**** LISTED ENTRIES ****
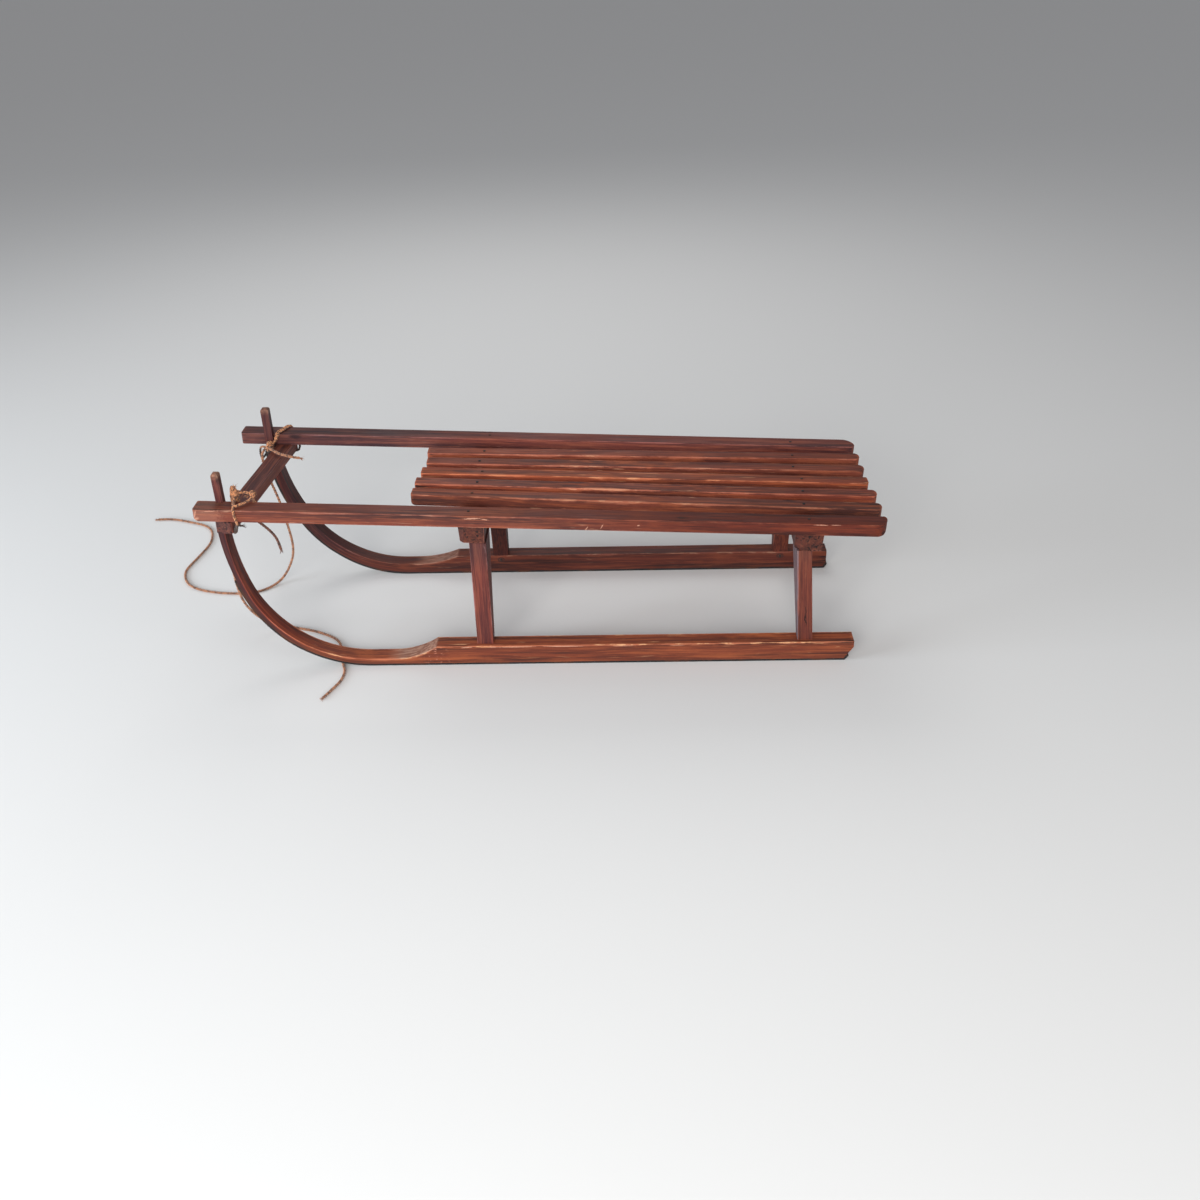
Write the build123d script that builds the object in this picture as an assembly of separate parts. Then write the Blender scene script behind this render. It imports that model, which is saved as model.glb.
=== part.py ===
"""Traditional pulled wooden sled: a slatted deck on two bent runners, with a lashed front and loose pull cords."""
from build123d import *
import math
import os

os.makedirs("parts", exist_ok=True)

# The frame: +X towards the rear of the sled, +Y to its right-hand side, +Z up, in millimetres.
# The origin is on the floor, below the middle of the deck.
# A place is a distance behind the deck's front end.

# Deck
deck_length = 1002
deck_width = 306
deck_front_height = 274
deck_rear_height = 231

# Side rails
rail_width = 30.5
rail_thickness = 19
rail_front_corner = 4
rail_rear_outer_corner = 22
rail_rear_inner_corner = 7
rail_rear_nose = 8

# Slats between the rails, closer together at their front ends
slat_width = 24
slat_thickness = 18
slat_front_corner = 3
slat_front_nose = 7
slat_rear_nose = 4
slat_front_place = 310
slat_front_pitch = 37
slat_rear_place = 1000
slat_rear_pitch = 44.5

# Bolsters: the two cross bars that carry the deck on the posts
bolster_length = 296
bolster_top_width = 40
bolster_height = 27.5
bolster_corner_cut = 9.5

# Runners, straight and full at the rear, scooped to a scarf, then thinned and bent up at the front
runner_track = 312
runner_width = 27.5
runner_height = 30
runner_rear_place = 970
scarf_rear_place = 331
scarf_length = 69
neck_rise = 5
lean_start_height = 40

# Pegs at the tips of the runners, let into the inner faces of the rails
peg_width = 12
peg_height = 44
peg_let_in = 5
peg_crown = 4.5
peg_clearance = 0.3

# Iron soles under the runners, turned up a little over the heels
sole_thickness = 4.5
sole_width = 24
sole_curl = 7

# Posts, tapered across the sled and tenoned at both ends
post_setback = 7
post_head_depth = 54
tenon_length = 14
tenon_foot_depth = 11
tenon_head_depth = 36
tenon_height = 15
mortise_clearance = 0.25
mortise_bottom_clearance = 1

# Front crossbar under the rails, let over the left neck and bearing on the right one
crossbar_length = 306
crossbar_width = 24.5
crossbar_thickness = 18
crossbar_corner_radius = 3
crossbar_front_place = 43.5
crossbar_skew = 26
neck_clearance = 1

# Long edges are worn round
edge_wear = 1.5

# Cord
cord_diameter = 4.5
cord_clearance = 0.3
cord_bend = 0.45
lashing_corner_radius = 3
lashing_slack = 1.5
knot_radius = 6.5
knot_rounding = 5

# Values that follow from the sizes above
deck_front = -deck_length / 2
deck_slope = math.degrees(math.asin((deck_front_height - deck_rear_height) / deck_length))
deck_frame = Pos(deck_front, 0, deck_front_height) * Rot(0, deck_slope, 0)
rail_inner = deck_width / 2 - rail_width
runner_outer = runner_track / 2
runner_inner = runner_outer - runner_width
runner_top = sole_thickness + runner_height
peg_inner = rail_inner + peg_let_in - peg_width
lean = runner_inner - peg_inner
cord_reach = cord_diameter / 2 + cord_clearance
knot_reach = knot_radius + cord_clearance

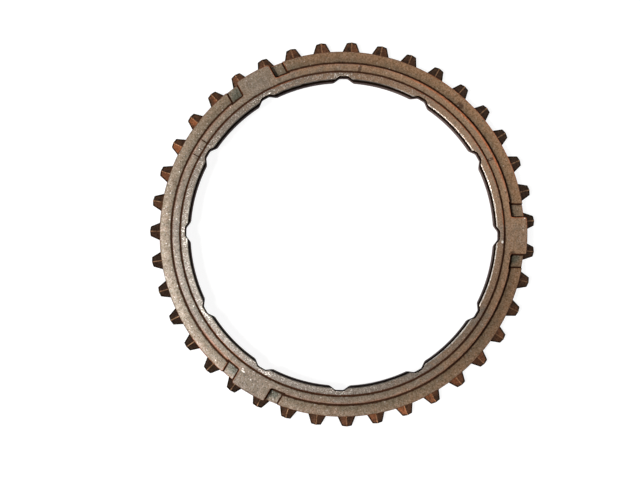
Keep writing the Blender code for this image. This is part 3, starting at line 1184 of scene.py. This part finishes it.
class RING_OT_studio(bpy.types.Operator):
    """Set up the floor, the lamps, the room's light and the camera"""

    bl_idname = "ring.studio"
    bl_label = "Studio"

    def execute(self, context):
        studio = context.scene.synchronizer_ring.studio
        studio_floor(studio)
        for name, lamp in LAMPS.items():
            add_lamp(name, getattr(studio, name), *lamp)
        world = bpy.data.worlds.new("studio_room")
        world.use_nodes = True
        background = world.node_tree.nodes["Background"].inputs
        background["Color"].default_value = (1.0, 1.0, 1.0, 1.0)
        background["Strength"].default_value = studio.world
        context.scene.world = world
        context.scene.view_settings.view_transform = "Standard"
        lens = bpy.data.cameras.new("camera")
        lens.sensor_fit = "HORIZONTAL"
        lens.sensor_width = 36.0
        lens.lens = studio.focal_length
        lens.clip_start = 10 * MM
        camera = linked_object("camera", lens)
        turn = Matrix.Rotation(CAMERA_ROLL, 3, "Z")
        camera.location = turn @ Vector(CAMERA_PLACE)
        camera.rotation_euler = (*CAMERA_LEAN, CAMERA_ROLL)
        context.scene.camera = camera
        return {"FINISHED"}


class RING_PT_sidebar(bpy.types.Panel):
    """Builds the ring and its studio"""

    bl_idname = "RING_PT_sidebar"
    bl_label = "Synchronizer Ring"
    bl_space_type = "VIEW_3D"
    bl_region_type = "UI"
    bl_category = "Ring"

    def draw(self, context):
        settings = context.scene.synchronizer_ring
        for operator in OPERATORS:
            self.layout.operator(operator.bl_idname)
        for group in (
            settings.section, settings.teeth, settings.lugs,
            settings.grooves, settings.finish, settings.studio,
        ):
            box = self.layout.box()
            for name in group.bl_rna.properties.keys():
                if name not in ("rna_type", "name"):
                    box.prop(group, name)


OPERATORS = (RING_OT_forging, RING_OT_studio)
CLASSES = (
    SectionSizes,
    ToothSizes,
    LugSizes,
    GrooveSizes,
    SteelFinish,
    StudioLight,
    RingSettings,
    *OPERATORS,
    RING_PT_sidebar,
)


def register():
    for item in CLASSES:
        bpy.utils.register_class(item)
    bpy.types.Scene.synchronizer_ring = PointerProperty(type=RingSettings)


def unregister():
    del bpy.types.Scene.synchronizer_ring
    for item in reversed(CLASSES):
        bpy.utils.unregister_class(item)


def main():
    register()
    bpy.ops.ring.forging()
    bpy.ops.ring.studio()


if __name__ == "__main__":
    main()
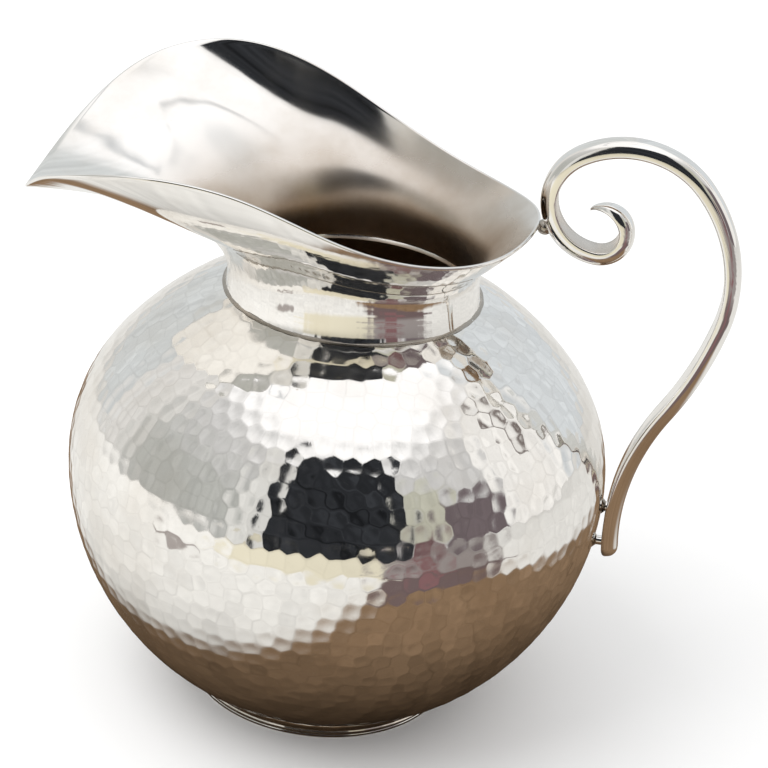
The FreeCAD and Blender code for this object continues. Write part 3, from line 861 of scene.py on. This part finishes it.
****
▶ **GIVEN EXERCISE**
Every line of the data above should be copied exactly.

▶ **THE RESPONSE**
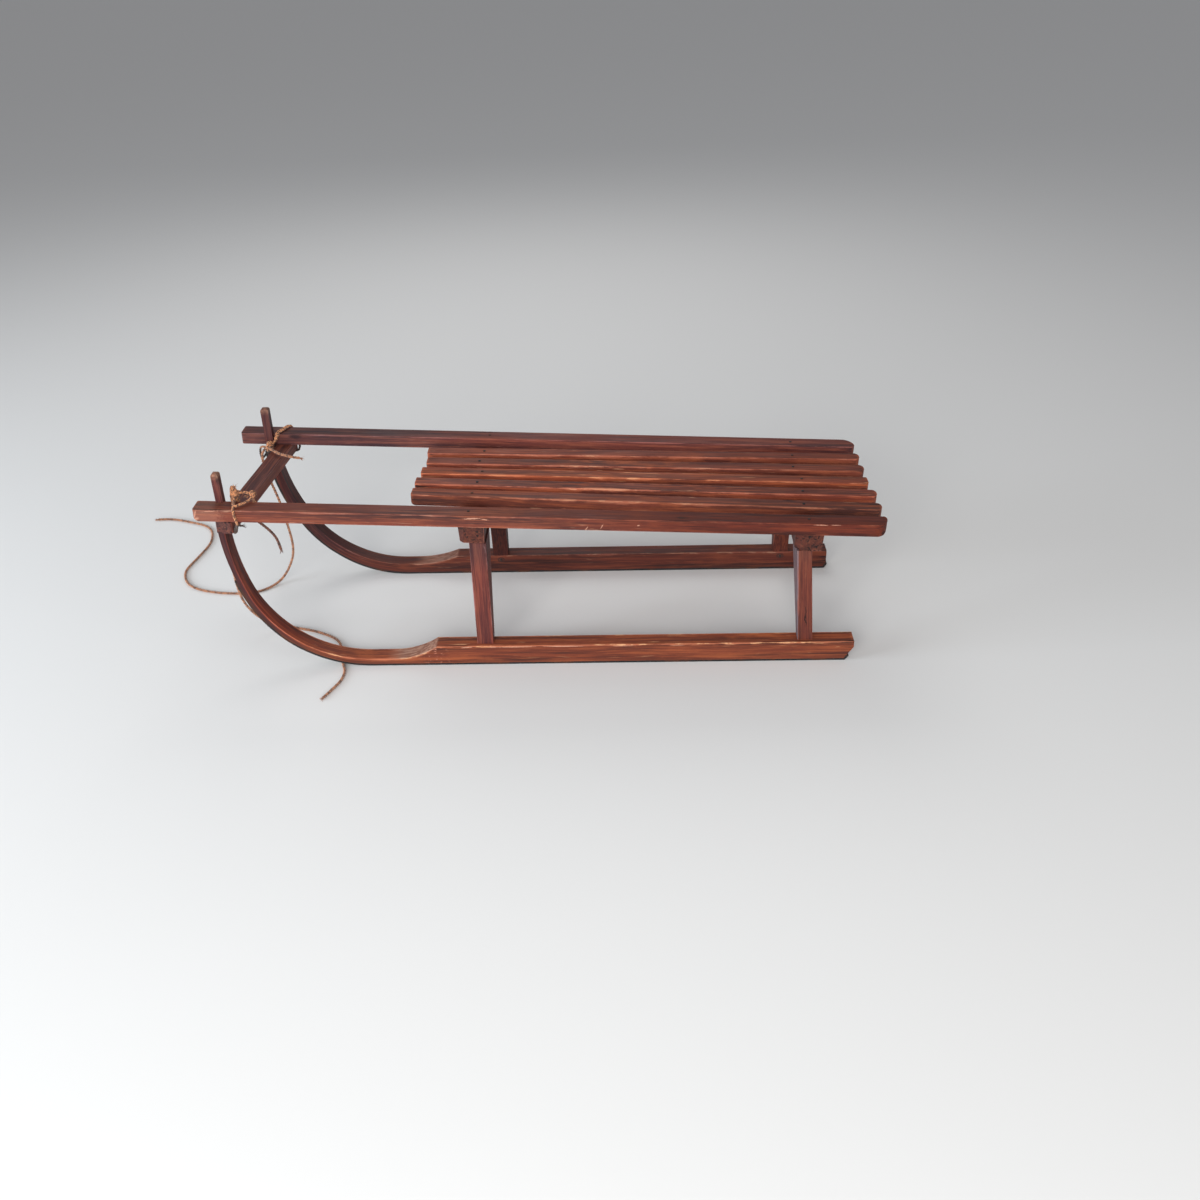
Write the build123d script that builds the object in this picture as an assembly of separate parts. Then write the Blender scene script behind this render. It imports that model, which is saved as model.glb.
=== part.py ===
"""Traditional pulled wooden sled: a slatted deck on two bent runners, with a lashed front and loose pull cords."""
from build123d import *
import math
import os

os.makedirs("parts", exist_ok=True)

# The frame: +X towards the rear of the sled, +Y to its right-hand side, +Z up, in millimetres.
# The origin is on the floor, below the middle of the deck.
# A place is a distance behind the deck's front end.

# Deck
deck_length = 1002
deck_width = 306
deck_front_height = 274
deck_rear_height = 231

# Side rails
rail_width = 30.5
rail_thickness = 19
rail_front_corner = 4
rail_rear_outer_corner = 22
rail_rear_inner_corner = 7
rail_rear_nose = 8

# Slats between the rails, closer together at their front ends
slat_width = 24
slat_thickness = 18
slat_front_corner = 3
slat_front_nose = 7
slat_rear_nose = 4
slat_front_place = 310
slat_front_pitch = 37
slat_rear_place = 1000
slat_rear_pitch = 44.5

# Bolsters: the two cross bars that carry the deck on the posts
bolster_length = 296
bolster_top_width = 40
bolster_height = 27.5
bolster_corner_cut = 9.5

# Runners, straight and full at the rear, scooped to a scarf, then thinned and bent up at the front
runner_track = 312
runner_width = 27.5
runner_height = 30
runner_rear_place = 970
scarf_rear_place = 331
scarf_length = 69
neck_rise = 5
lean_start_height = 40

# Pegs at the tips of the runners, let into the inner faces of the rails
peg_width = 12
peg_height = 44
peg_let_in = 5
peg_crown = 4.5
peg_clearance = 0.3

# Iron soles under the runners, turned up a little over the heels
sole_thickness = 4.5
sole_width = 24
sole_curl = 7

# Posts, tapered across the sled and tenoned at both ends
post_setback = 7
post_head_depth = 54
tenon_length = 14
tenon_foot_depth = 11
tenon_head_depth = 36
tenon_height = 15
mortise_clearance = 0.25
mortise_bottom_clearance = 1

# Front crossbar under the rails, let over the left neck and bearing on the right one
crossbar_length = 306
crossbar_width = 24.5
crossbar_thickness = 18
crossbar_corner_radius = 3
crossbar_front_place = 43.5
crossbar_skew = 26
neck_clearance = 1

# Long edges are worn round
edge_wear = 1.5

# Cord
cord_diameter = 4.5
cord_clearance = 0.3
cord_bend = 0.45
lashing_corner_radius = 3
lashing_slack = 1.5
knot_radius = 6.5
knot_rounding = 5

# Values that follow from the sizes above
deck_front = -deck_length / 2
deck_slope = math.degrees(math.asin((deck_front_height - deck_rear_height) / deck_length))
deck_frame = Pos(deck_front, 0, deck_front_height) * Rot(0, deck_slope, 0)
rail_inner = deck_width / 2 - rail_width
runner_outer = runner_track / 2
runner_inner = runner_outer - runner_width
runner_top = sole_thickness + runner_height
peg_inner = rail_inner + peg_let_in - peg_width
lean = runner_inner - peg_inner
cord_reach = cord_diameter / 2 + cord_clearance
knot_reach = knot_radius + cord_clearance

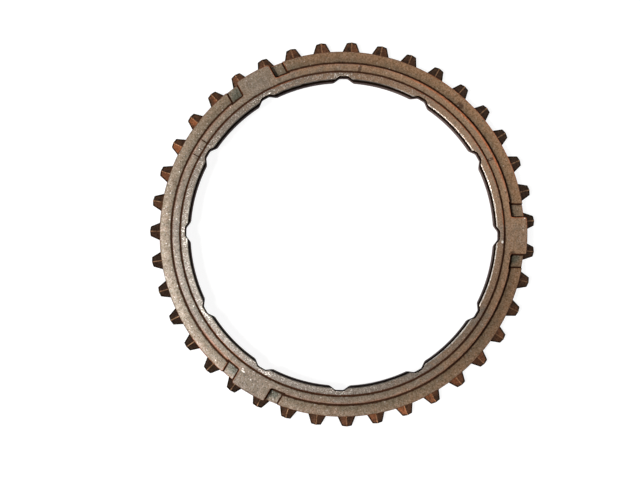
Keep writing the Blender code for this image. This is part 3, starting at line 1184 of scene.py. This part finishes it.
class RING_OT_studio(bpy.types.Operator):
    """Set up the floor, the lamps, the room's light and the camera"""

    bl_idname = "ring.studio"
    bl_label = "Studio"

    def execute(self, context):
        studio = context.scene.synchronizer_ring.studio
        studio_floor(studio)
        for name, lamp in LAMPS.items():
            add_lamp(name, getattr(studio, name), *lamp)
        world = bpy.data.worlds.new("studio_room")
        world.use_nodes = True
        background = world.node_tree.nodes["Background"].inputs
        background["Color"].default_value = (1.0, 1.0, 1.0, 1.0)
        background["Strength"].default_value = studio.world
        context.scene.world = world
        context.scene.view_settings.view_transform = "Standard"
        lens = bpy.data.cameras.new("camera")
        lens.sensor_fit = "HORIZONTAL"
        lens.sensor_width = 36.0
        lens.lens = studio.focal_length
        lens.clip_start = 10 * MM
        camera = linked_object("camera", lens)
        turn = Matrix.Rotation(CAMERA_ROLL, 3, "Z")
        camera.location = turn @ Vector(CAMERA_PLACE)
        camera.rotation_euler = (*CAMERA_LEAN, CAMERA_ROLL)
        context.scene.camera = camera
        return {"FINISHED"}


class RING_PT_sidebar(bpy.types.Panel):
    """Builds the ring and its studio"""

    bl_idname = "RING_PT_sidebar"
    bl_label = "Synchronizer Ring"
    bl_space_type = "VIEW_3D"
    bl_region_type = "UI"
    bl_category = "Ring"

    def draw(self, context):
        settings = context.scene.synchronizer_ring
        for operator in OPERATORS:
            self.layout.operator(operator.bl_idname)
        for group in (
            settings.section, settings.teeth, settings.lugs,
            settings.grooves, settings.finish, settings.studio,
        ):
            box = self.layout.box()
            for name in group.bl_rna.properties.keys():
                if name not in ("rna_type", "name"):
                    box.prop(group, name)


OPERATORS = (RING_OT_forging, RING_OT_studio)
CLASSES = (
    SectionSizes,
    ToothSizes,
    LugSizes,
    GrooveSizes,
    SteelFinish,
    StudioLight,
    RingSettings,
    *OPERATORS,
    RING_PT_sidebar,
)


def register():
    for item in CLASSES:
        bpy.utils.register_class(item)
    bpy.types.Scene.synchronizer_ring = PointerProperty(type=RingSettings)


def unregister():
    del bpy.types.Scene.synchronizer_ring
    for item in reversed(CLASSES):
        bpy.utils.unregister_class(item)


def main():
    register()
    bpy.ops.ring.forging()
    bpy.ops.ring.studio()


if __name__ == "__main__":
    main()
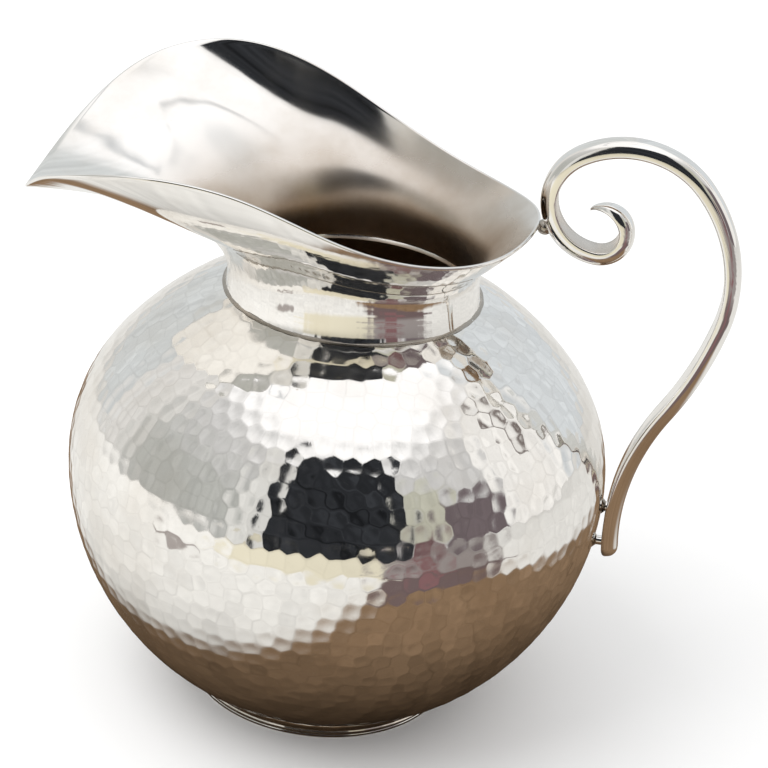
The FreeCAD and Blender code for this object continues. Write part 3, from line 861 of scene.py on. This part finishes it.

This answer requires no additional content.